====== DATASET ROWS ======

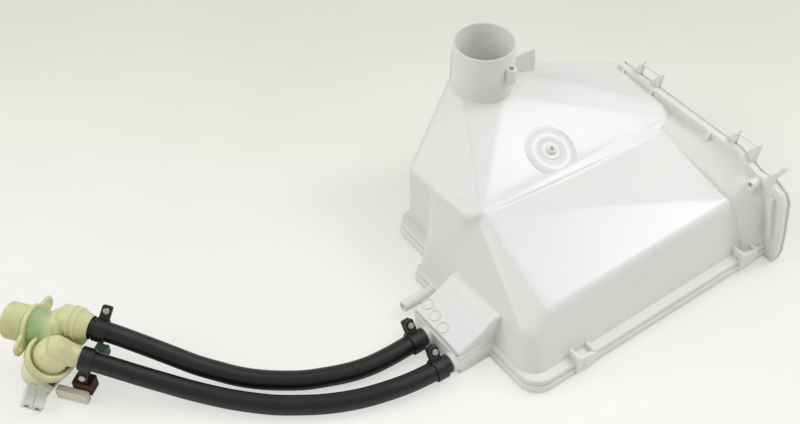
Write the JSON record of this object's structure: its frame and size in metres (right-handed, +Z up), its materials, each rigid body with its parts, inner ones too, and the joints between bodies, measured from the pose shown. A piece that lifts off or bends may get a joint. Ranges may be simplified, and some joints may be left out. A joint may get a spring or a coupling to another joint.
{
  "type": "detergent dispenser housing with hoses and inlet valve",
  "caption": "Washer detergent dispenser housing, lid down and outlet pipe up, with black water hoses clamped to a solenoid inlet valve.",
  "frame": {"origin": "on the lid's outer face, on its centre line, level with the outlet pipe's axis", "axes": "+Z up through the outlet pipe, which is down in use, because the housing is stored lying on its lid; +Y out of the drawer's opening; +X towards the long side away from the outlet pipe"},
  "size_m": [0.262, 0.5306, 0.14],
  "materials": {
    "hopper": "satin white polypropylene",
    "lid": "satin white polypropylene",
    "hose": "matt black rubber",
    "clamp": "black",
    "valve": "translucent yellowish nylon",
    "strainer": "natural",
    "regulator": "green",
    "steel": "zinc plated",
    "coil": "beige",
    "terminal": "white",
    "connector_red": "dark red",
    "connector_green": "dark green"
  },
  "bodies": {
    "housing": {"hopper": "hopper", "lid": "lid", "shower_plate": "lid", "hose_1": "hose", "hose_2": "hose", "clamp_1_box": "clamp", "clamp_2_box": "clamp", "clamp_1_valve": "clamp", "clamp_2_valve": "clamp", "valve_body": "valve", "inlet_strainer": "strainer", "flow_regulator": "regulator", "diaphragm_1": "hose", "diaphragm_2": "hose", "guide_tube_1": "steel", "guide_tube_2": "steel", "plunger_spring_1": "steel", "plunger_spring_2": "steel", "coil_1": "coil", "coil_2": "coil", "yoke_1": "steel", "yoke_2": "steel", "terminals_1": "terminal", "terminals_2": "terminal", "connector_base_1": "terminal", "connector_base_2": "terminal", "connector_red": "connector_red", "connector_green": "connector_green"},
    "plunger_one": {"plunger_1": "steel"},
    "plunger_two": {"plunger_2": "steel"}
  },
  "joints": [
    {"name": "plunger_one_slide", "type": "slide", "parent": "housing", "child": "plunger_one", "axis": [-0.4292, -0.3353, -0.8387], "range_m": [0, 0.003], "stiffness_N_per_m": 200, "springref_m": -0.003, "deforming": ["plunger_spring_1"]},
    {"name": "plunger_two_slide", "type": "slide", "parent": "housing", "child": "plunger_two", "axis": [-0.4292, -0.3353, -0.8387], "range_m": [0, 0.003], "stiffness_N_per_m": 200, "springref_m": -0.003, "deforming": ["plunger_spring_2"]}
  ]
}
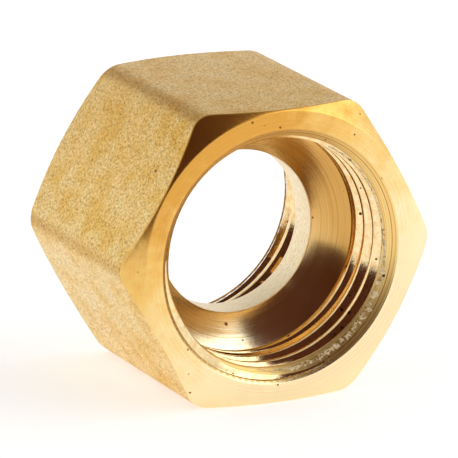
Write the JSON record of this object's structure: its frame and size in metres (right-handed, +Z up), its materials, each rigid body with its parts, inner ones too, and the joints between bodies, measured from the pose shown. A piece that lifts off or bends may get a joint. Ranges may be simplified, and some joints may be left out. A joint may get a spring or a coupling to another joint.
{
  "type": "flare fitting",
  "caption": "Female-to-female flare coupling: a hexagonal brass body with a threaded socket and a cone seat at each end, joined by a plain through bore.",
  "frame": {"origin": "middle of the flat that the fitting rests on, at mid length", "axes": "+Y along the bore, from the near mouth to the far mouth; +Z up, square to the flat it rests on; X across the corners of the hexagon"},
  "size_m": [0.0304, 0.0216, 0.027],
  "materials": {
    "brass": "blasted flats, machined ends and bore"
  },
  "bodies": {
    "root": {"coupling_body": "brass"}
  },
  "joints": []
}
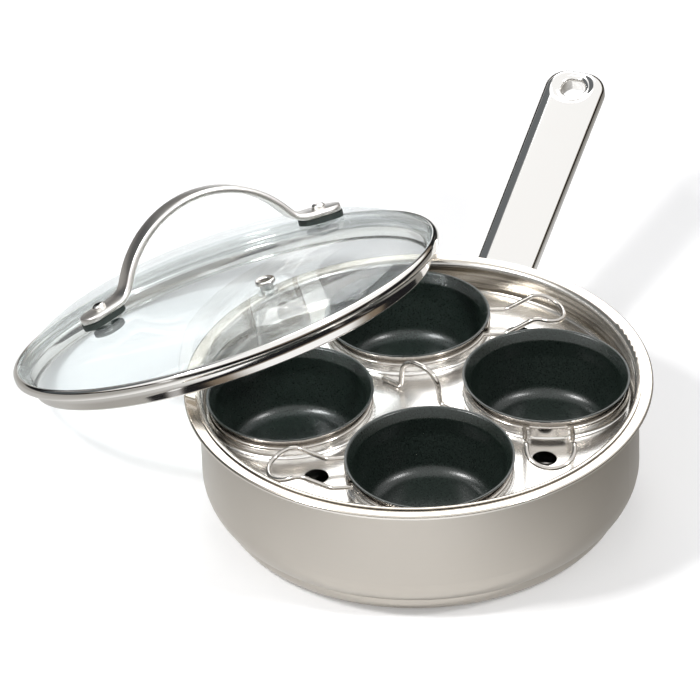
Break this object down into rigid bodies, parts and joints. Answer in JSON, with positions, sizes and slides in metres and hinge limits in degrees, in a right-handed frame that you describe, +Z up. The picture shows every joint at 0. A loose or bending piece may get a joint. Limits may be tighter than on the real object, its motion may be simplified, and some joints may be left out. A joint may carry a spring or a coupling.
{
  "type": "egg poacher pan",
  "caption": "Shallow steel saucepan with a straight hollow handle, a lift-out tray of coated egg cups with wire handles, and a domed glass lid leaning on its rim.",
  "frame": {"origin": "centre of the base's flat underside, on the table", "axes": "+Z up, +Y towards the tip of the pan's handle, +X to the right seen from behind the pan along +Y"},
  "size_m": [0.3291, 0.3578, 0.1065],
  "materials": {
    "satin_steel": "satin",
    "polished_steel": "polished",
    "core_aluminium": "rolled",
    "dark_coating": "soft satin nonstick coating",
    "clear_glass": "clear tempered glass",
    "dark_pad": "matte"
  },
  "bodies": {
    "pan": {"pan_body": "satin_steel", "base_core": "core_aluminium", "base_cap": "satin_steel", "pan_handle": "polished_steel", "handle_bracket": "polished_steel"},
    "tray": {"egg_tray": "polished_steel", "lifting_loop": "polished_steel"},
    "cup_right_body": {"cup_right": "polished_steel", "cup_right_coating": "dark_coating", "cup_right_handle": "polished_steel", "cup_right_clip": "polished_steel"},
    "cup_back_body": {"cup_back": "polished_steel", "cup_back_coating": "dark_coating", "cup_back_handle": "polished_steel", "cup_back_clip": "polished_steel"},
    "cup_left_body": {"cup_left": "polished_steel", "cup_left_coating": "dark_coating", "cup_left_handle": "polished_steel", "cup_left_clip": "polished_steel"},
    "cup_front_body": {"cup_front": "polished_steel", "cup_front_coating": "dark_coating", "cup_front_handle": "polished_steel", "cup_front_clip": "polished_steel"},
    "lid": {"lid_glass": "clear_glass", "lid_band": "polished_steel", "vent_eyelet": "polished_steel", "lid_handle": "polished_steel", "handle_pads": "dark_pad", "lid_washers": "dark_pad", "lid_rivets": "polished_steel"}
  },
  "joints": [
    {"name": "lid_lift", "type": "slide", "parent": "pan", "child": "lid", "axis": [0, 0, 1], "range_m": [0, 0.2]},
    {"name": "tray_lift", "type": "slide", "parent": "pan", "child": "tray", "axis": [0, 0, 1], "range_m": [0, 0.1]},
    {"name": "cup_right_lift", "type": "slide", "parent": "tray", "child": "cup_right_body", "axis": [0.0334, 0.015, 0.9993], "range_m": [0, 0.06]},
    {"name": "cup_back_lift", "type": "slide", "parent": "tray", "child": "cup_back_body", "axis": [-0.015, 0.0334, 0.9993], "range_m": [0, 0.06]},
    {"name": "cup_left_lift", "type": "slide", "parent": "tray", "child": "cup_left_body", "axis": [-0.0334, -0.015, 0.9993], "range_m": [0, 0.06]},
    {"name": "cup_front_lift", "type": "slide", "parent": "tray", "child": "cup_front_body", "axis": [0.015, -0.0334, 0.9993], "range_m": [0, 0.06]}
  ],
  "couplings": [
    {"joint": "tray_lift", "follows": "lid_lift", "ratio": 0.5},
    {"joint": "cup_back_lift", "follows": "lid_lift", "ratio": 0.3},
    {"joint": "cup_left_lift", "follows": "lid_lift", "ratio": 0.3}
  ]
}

======
====== DATASET ROWS ======

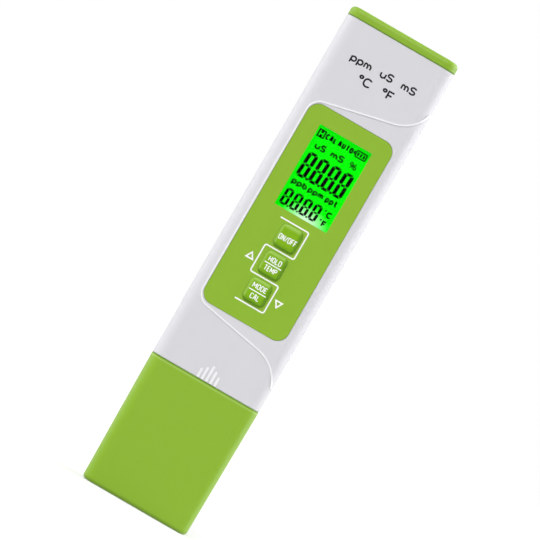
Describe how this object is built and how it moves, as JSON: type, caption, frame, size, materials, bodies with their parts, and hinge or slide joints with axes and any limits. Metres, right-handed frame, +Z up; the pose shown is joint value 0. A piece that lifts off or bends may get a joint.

======

INSTRUCTIONS FOR THE TASK -
Find the lines above holding the word "caption" and show them.

WRITTEN SOLUTION -
  "caption": "Washer detergent dispenser housing, lid down and outlet pipe up, with black water hoses clamped to a solenoid inlet valve.",
  "caption": "Female-to-female flare coupling: a hexagonal brass body with a threaded socket and a cone seat at each end, joined by a plain through bore.",
  "caption": "Shallow steel saucepan with a straight hollow handle, a lift-out tray of coated egg cups with wire handles, and a domed glass lid leaning on its rim.",
Describe how this object is built and how it moves, as JSON: type, caption, frame, size, materials, bodies with their parts, and hinge or slide joints with axes and any limits. Metres, right-handed frame, +Z up; the pose shown is joint value 0. A piece that lifts off or bends may get a joint.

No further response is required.